Cooking bacon, albeit seemingly easy, does require some degree of patience.  Here is my recipe for perfection.

1/2 lb. bacon
1/4 c. real maple syrup
2 tsp. fresh ground pepper

Preheat an oven to 400 degrees.  Place a cooling rack inside of a sheet pan and put bacon strips on rack.  This allows the fat to drip and for them to cook evenly.  Using a basting brush, light coat each strip with maple syrup and then generously pepper.  Cook about 10-15 minutes, depending on thickness, and to your desired doneness.

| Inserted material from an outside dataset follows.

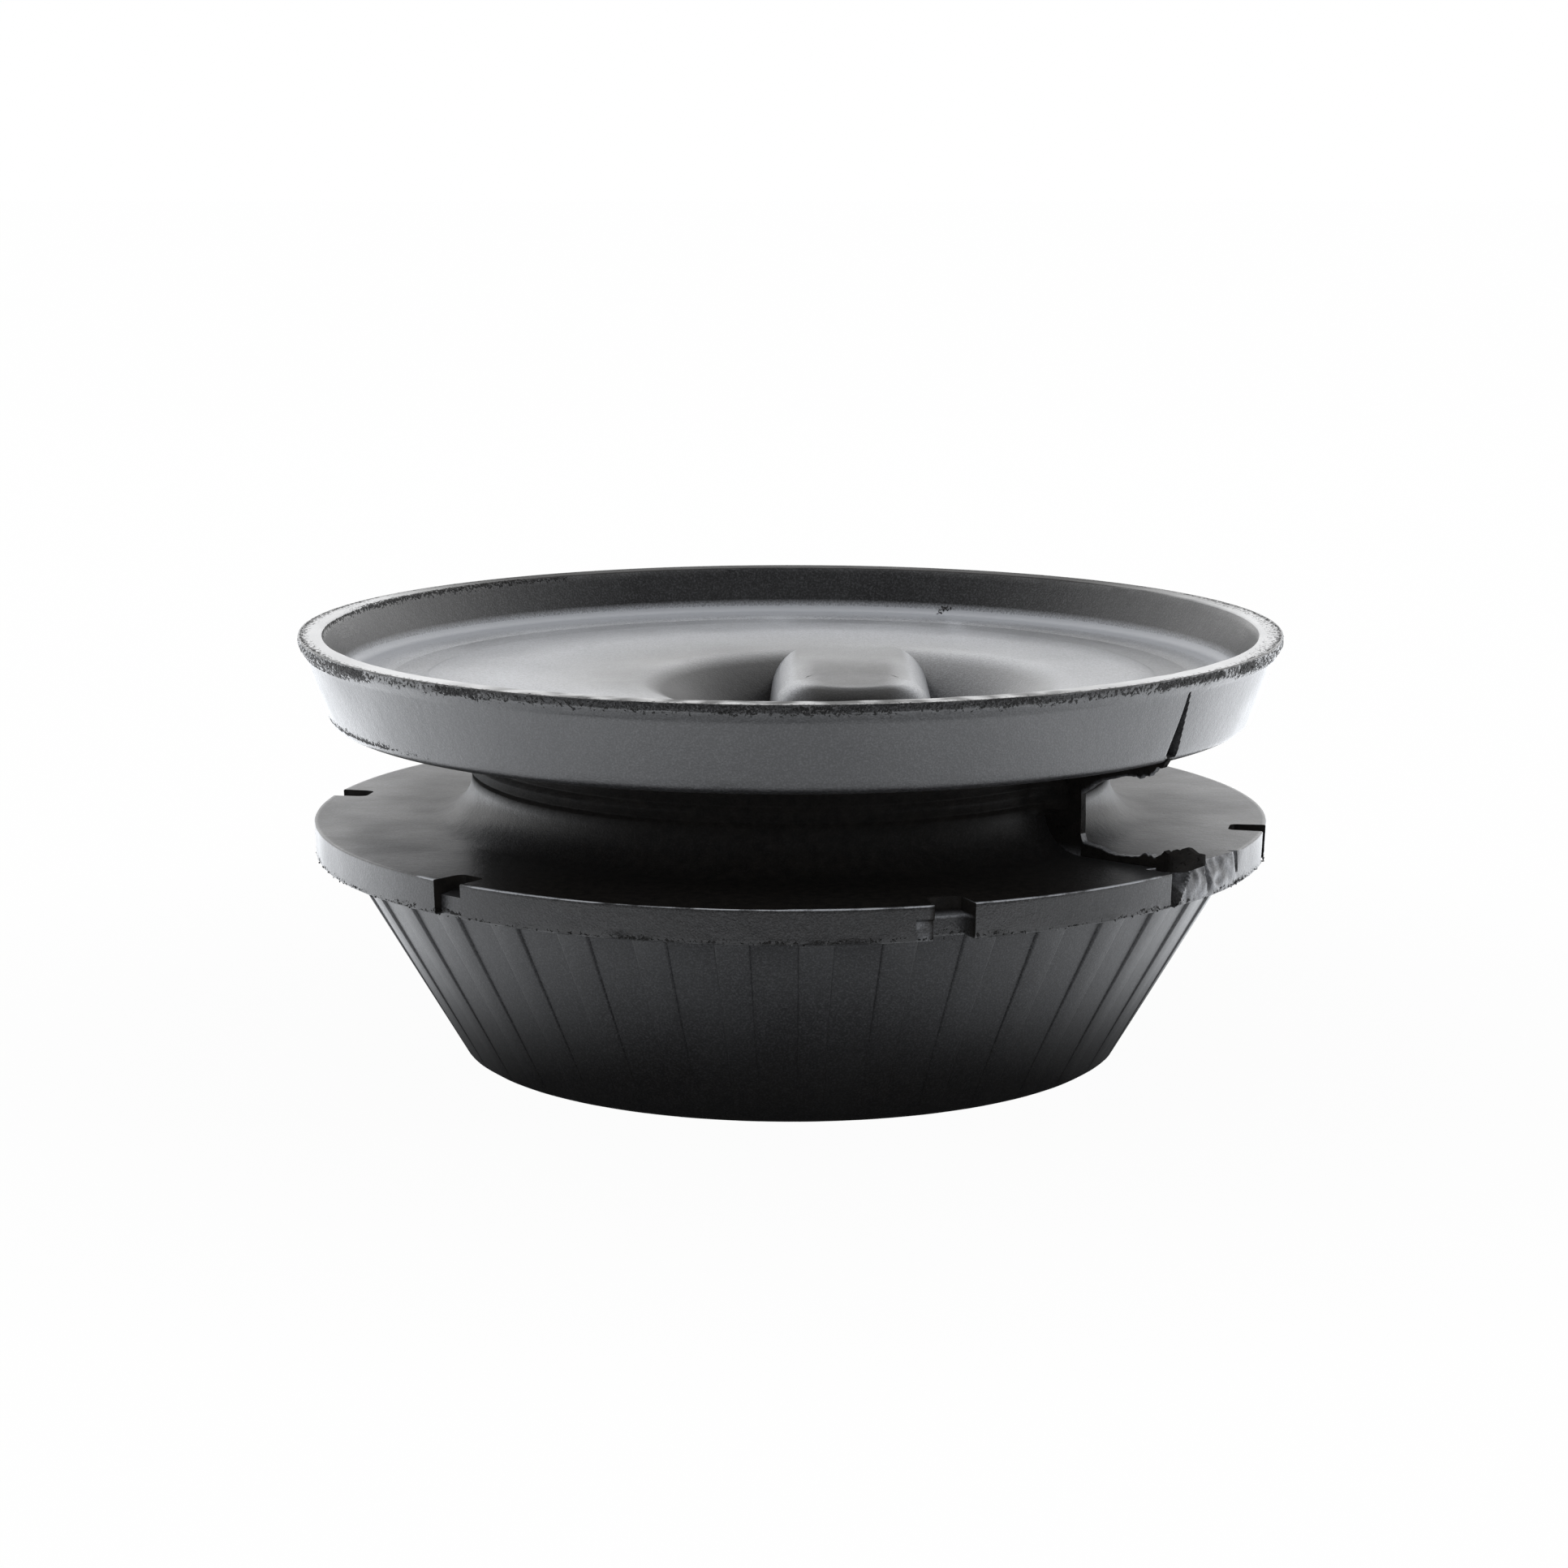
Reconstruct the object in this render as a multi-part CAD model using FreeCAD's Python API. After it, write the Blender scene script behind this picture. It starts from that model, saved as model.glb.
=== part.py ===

When it isn't so freaking cold outside, I prefer to do this on the grill because I hate smelling like bacon two days later...regardless of the ventilation, it still lingers through the whole house!

Tuesday, January 15, 2013

Perfect Chunky Tomato Basil Sauce

With four children, spaghetti with red sauce is a staple.  When I started Paleo, I knew it was going to be hard to get them on board.  And it is, but we are taking baby steps.  The hardest part is that in the past I always made my own pasta, so I was worried that finding an acceptable gluten free option might end up being a problem.  Fortunately there are quite a few good brands out there with minimal ingredients.  I stick with organic, and prefer brown rice for the rest of the family.  For me I usually julienne long strips zucchini or yellow squash, or I cook up a spaghetti squash.  The options are endless as long as the vegetable is long.  

Anyway, a perfect, quick tomato basil sauce is hard to beat.  

2 tbsp. olive oil
4 clove garlic, minced
32 ounce can whole tomatoes in tomato juice
1/4 c. minced parsley
1/2 c. chiffonade basil
2 tbsp. balsamic vinegar
salt and pepper to taste

Over medium heat in a large sauté pan, cook garlic until is starts to golden and is very fragrant, about 30 seconds to 1 minute.  Be careful, you don't want garlic to burn.  Add the tomatoes and break apart with a wooden spoon.  Increase heat to high and then bring the mixture to a boil.  Reduce heat to a simmer, and cook, stirring once in a while, about 15 minutes or until liquid is almost all reduced.

Add parsley, basil and balsamic, cooking for another 2-3 minutes.  Salt and pepper to taste.